A girl is getting a vaccin against cervical cancer in Zwijndrecht, March 29, 2010.
MIAMI – Women who get intra-uterine devices (IUDs) for birth control appear to face a dramatically lower risk of getting cervical cancer, the third most common cancer in women worldwide, US researchers said Tuesday.
The risk of cervical cancer in women with IUDs was one-third lower than women without them, said the review in the journal Obstetrics and Gynecology, which included 16 previous studies spanning more than 12,000 women around the globe.
"The pattern we found was stunning. It was not subtle at all," said lead author Victoria Cortessis, associate professor of clinical preventive medicine at the Keck School of Medicine, part of the University of Southern California.

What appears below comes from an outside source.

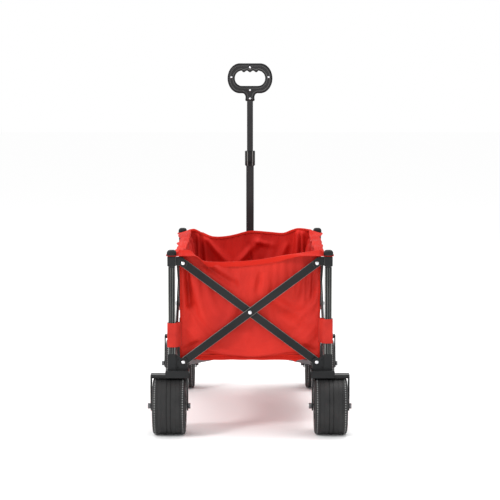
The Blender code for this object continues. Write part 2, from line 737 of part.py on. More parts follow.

"The possibility that a woman could experience some help with cancer control at the same time she is making contraception decisions could potentially be very, very impactful."
Researchers are not sure why the risk of cervical cancer drops so much, but one theory is that the devices stimulate an immune response that helps fight off cancer-causing infections like the human papillomavirus (HPV).
Another possibility is that when women have the devices removed, precancerous cells are scraped away that might otherwise grow into tumors.
More research is needed to understand the mechanism at play. Until then, experts say it is too early to advise more women to use IUDs.
But the findings suggest IUDs could be an important tool in the fight against cervical cancer, which is on the rise worldwide.
"If we can demonstrate that the body mounts an immune response to having an IUD placed, for example, then we could begin investigating whether an IUD can clear a persistent HPV infection in a clinical trial," said co-author Laila Muderspach, chair of obstetrics and gynecology at the Keck School.
"The results of our study are very exciting. There is tremendous potential."
Cervical cancer kills about 270,000 women per year and infects more than 528,000, according to the World Health Organization (WHO).
By 2035, those numbers are expected to rise to more than 756,000 infections and 416,000 deaths, the UN health agency warns.